July started with tears and ended with optimism.  In the middle there was anger, doubt, and determination. 

I realized I made some mistakes in my training.  Running 4 marathons in 1 year, when one is an ultra marathon relay, is not the smartest idea, especially is you have never run a marathon before.  It is when I started to feel a little bit invincible that I broke.  Healing a broken body is hard, but perhaps the hardest part of an injury is the mental part.  Healing my spirit was the hardest.  It wasn't until I had my MRI done that I accepted my injury, formulated a plan, and walked away with determination that I will succeed.  

I may not meet all of the goals I set for myself in 2012, but I think I have the ability to meet at least one more.  

I won't meet goal #1: Stay injury free

I can still meet goal #3: Run a 1:40 half marathon

I can possibly meet goal #2: run a a sub 20-minute 5k

Here's to a successful, injury-free August of many happy miles.

Thursday, August 2, 2012


I'm packing my bags and leaving on a plane tomorrow morning.  Where am I going???

I'm going to Colorado for the weekend to visit my brother.  I've never been there and am pretty stoked about my trip.  It will be short - Friday through Monday - and I'll be running in the mountains.  

After my trip is done, it will mean that I have traveled to 22 of the 50 states and Washington, D.C.  I've been to:

  1. California
  2. Colorado
  3. Georgia
  4. Illinois
  5. Indiana
  6. Iowa
  7. Kansas
  8. Kentucky
  9. Maryland
  10. Michigan
  11. Minnesota
  12. Mississippi
  13. Missouri
  14. Montana
  15. North Dakota
  16. Ohio
  17. Pennsylvania
  18. South Dakota
  19. Tennessee
  20. Virginia
  21. Washington
  22. (Washington, D.C.)
  23. Wisconsin
Can other people still recite all of the states in alphabetical order?  "Fifty, nifty United States from 13 original colonies..."

Wednesday, August 1, 2012

The Happiest Run

When I woke up this morning, the first thing I thought was "today I get to go running!"  I've been looking forward to this day for the past month and was excited.  However, I was also nervous.  What if my knee still hurt?  How out of shape am I?  What if I won't be able to run 3 miles?  In the end, all of those doubts got pushed out of my thought process when I laced up my new Newtons.

Yes, my socks match my shoes.  I'm a nerd like that.  They also matched my shirt.  

I wanted to make sure my Garmin still worked so I attempted to load the satellites before I drove to my favorite path to run.  They eventually loaded, but it took a while.

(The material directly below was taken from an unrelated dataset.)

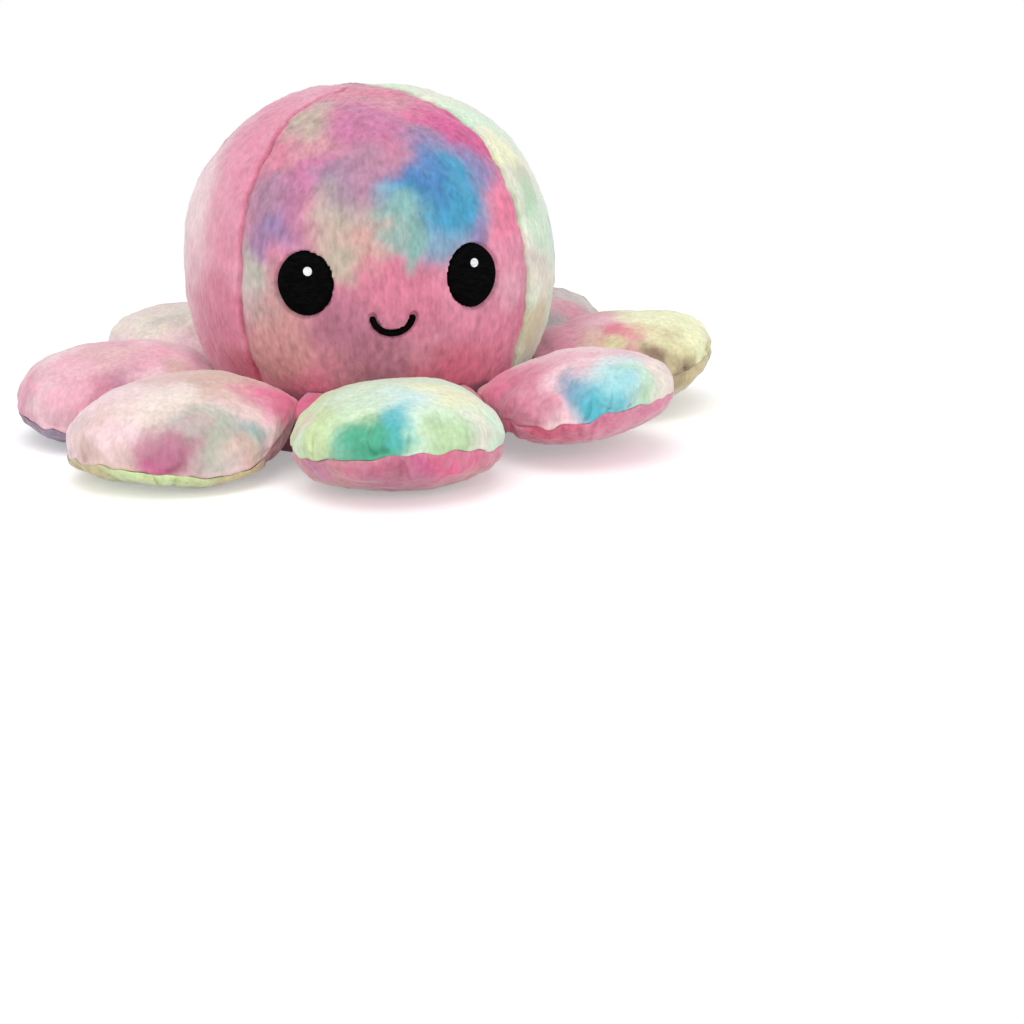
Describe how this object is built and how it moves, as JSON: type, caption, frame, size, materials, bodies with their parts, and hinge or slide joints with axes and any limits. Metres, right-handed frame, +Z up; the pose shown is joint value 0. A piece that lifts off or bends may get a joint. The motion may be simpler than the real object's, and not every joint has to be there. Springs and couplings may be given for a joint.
{
  "type": "plush octopus",
  "caption": "Reversible soft octopus toy with a domed head over a lined pocket, an embroidered face on each side of the cloth, and a ring of stuffed tentacles that lift and droop.",
  "frame": {"origin": "on the floor plane, under the middle of the head and of the ring of tentacles", "axes": "+Z up along the head; the smiling face looks along -Y; +X is to the right of someone who looks at the face"},
  "size_m": [0.2059, 0.206, 0.098],
  "materials": {
    "head_plush": "short velvety pile, dyed in soft patches of pink, mauve, blue and cream",
    "lining_plush": "short velvety pile, dyed in soft patches of magenta, purple, beige and yellow-green",
    "tentacle_top_plush": "short velvety pile, dyed in soft patches of pink, cream, cyan and orange",
    "tentacle_under_plush": "short velvety pile, dyed in soft patches of pink, yellow-green and mauve",
    "skirt_plush": "short velvety pile, dyed in soft patches of hot pink and beige",
    "dark_thread": "satin-stitched rayon thread, near black",
    "white_thread": "satin-stitched rayon thread, white",
    "polyester_filling": "matte loose polyester fibre"
  },
  "bodies": {
    "body": {"head_face_panel": "head_plush", "head_right_panel": "head_plush", "head_back_panel": "head_plush", "head_left_panel": "head_plush", "lining_face_panel": "lining_plush", "lining_right_panel": "lining_plush", "lining_back_panel": "lining_plush", "lining_left_panel": "lining_plush", "eye_left": "dark_thread", "eye_right": "dark_thread", "eye_glint_left": "white_thread", "eye_glint_right": "white_thread", "smile": "dark_thread", "grumpy_eye_left": "dark_thread", "grumpy_eye_right": "dark_thread", "grumpy_glint_left": "white_thread", "grumpy_glint_right": "white_thread", "frown": "dark_thread", "head_filling": "polyester_filling", "hem_ring": "skirt_plush", "skirt_ring": "skirt_plush"},
    "tentacle_1": {"tentacle_1_upper": "tentacle_top_plush", "tentacle_1_lower": "tentacle_under_plush", "tentacle_1_filling": "polyester_filling"},
    "tentacle_2": {"tentacle_2_upper": "tentacle_top_plush", "tentacle_2_lower": "tentacle_under_plush", "tentacle_2_filling": "polyester_filling"},
    "tentacle_3": {"tentacle_3_upper": "tentacle_top_plush", "tentacle_3_lower": "tentacle_under_plush", "tentacle_3_filling": "polyester_filling"},
    "tentacle_4": {"tentacle_4_upper": "tentacle_top_plush", "tentacle_4_lower": "tentacle_under_plush", "tentacle_4_filling": "polyester_filling"},
    "tentacle_5": {"tentacle_5_upper": "tentacle_top_plush", "tentacle_5_lower": "tentacle_under_plush", "tentacle_5_filling": "polyester_filling"},
    "tentacle_6": {"tentacle_6_upper": "tentacle_top_plush", "tentacle_6_lower": "tentacle_under_plush", "tentacle_6_filling": "polyester_filling"},
    "tentacle_7": {"tentacle_7_upper": "tentacle_top_plush", "tentacle_7_lower": "tentacle_under_plush", "tentacle_7_filling": "polyester_filling"},
    "tentacle_8": {"tentacle_8_upper": "tentacle_top_plush", "tentacle_8_lower": "tentacle_under_plush", "tentacle_8_filling": "polyester_filling"}
  },
  "joints": [
    {"name": "tentacle_1_lift", "type": "hinge", "parent": "body", "child": "tentacle_1", "pos_m": [0.05142, 0, 0.0165], "axis": [0, -1, 0], "range_deg": [-30, 30], "stiffness_Nm_per_rad": 0.004},
    {"name": "tentacle_2_lift", "type": "hinge", "parent": "body", "child": "tentacle_2", "pos_m": [0.03636, 0.03636, 0.0165], "axis": [0.7071, -0.7071, 0], "range_deg": [-30, 30], "stiffness_Nm_per_rad": 0.004},
    {"name": "tentacle_3_lift", "type": "hinge", "parent": "body", "child": "tentacle_3", "pos_m": [0.0009, 0.05141, 0.0165], "axis": [0.9998, -0.0175, 0], "range_deg": [-30, 30], "stiffness_Nm_per_rad": 0.004},
    {"name": "tentacle_4_lift", "type": "hinge", "parent": "body", "child": "tentacle_4", "pos_m": [-0.03507, 0.03761, 0.0165], "axis": [0.7314, 0.682, 0], "range_deg": [-30, 30], "stiffness_Nm_per_rad": 0.004},
    {"name": "tentacle_5_lift", "type": "hinge", "parent": "body", "child": "tentacle_5", "pos_m": [-0.05135, 0.00269, 0.0165], "axis": [0.0523, 0.9986, 0], "range_deg": [-30, 30], "stiffness_Nm_per_rad": 0.004},
    {"name": "tentacle_6_lift", "type": "hinge", "parent": "body", "child": "tentacle_6", "pos_m": [-0.03881, -0.03373, 0.0165], "axis": [-0.6561, 0.7547, 0], "range_deg": [-30, 30], "stiffness_Nm_per_rad": 0.004},
    {"name": "tentacle_7_lift", "type": "hinge", "parent": "body", "child": "tentacle_7", "pos_m": [-0.00135, -0.0514, 0.0165], "axis": [-0.9997, 0.0262, 0], "range_deg": [-30, 30], "stiffness_Nm_per_rad": 0.004},
    {"name": "tentacle_8_lift", "type": "hinge", "parent": "body", "child": "tentacle_8", "pos_m": [0.03636, -0.03636, 0.0165], "axis": [-0.7071, -0.7071, 0], "range_deg": [-30, 30], "stiffness_Nm_per_rad": 0.004}
  ]
}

Once the satellites were ready to go, I started off in my favorite direction.  It felt so good to be running again, to be on the path and see other runners and cyclists and feel the sun.  I felt so happy and free and that all was right in the world.  The first 1.5 miles went quickly, and soon enough I turned around to head back in the opposite direction.  I started to feel a little tired near the end, and can tell I have not run in a month.  But, mostly I felt strong and optimistic.  When I was done, I reviewed my splits and was amazed at what I saw:

I didn't feel like I was going nearly that fast.  

I'm happy to be back, and look forward to many, many more happy miles in August.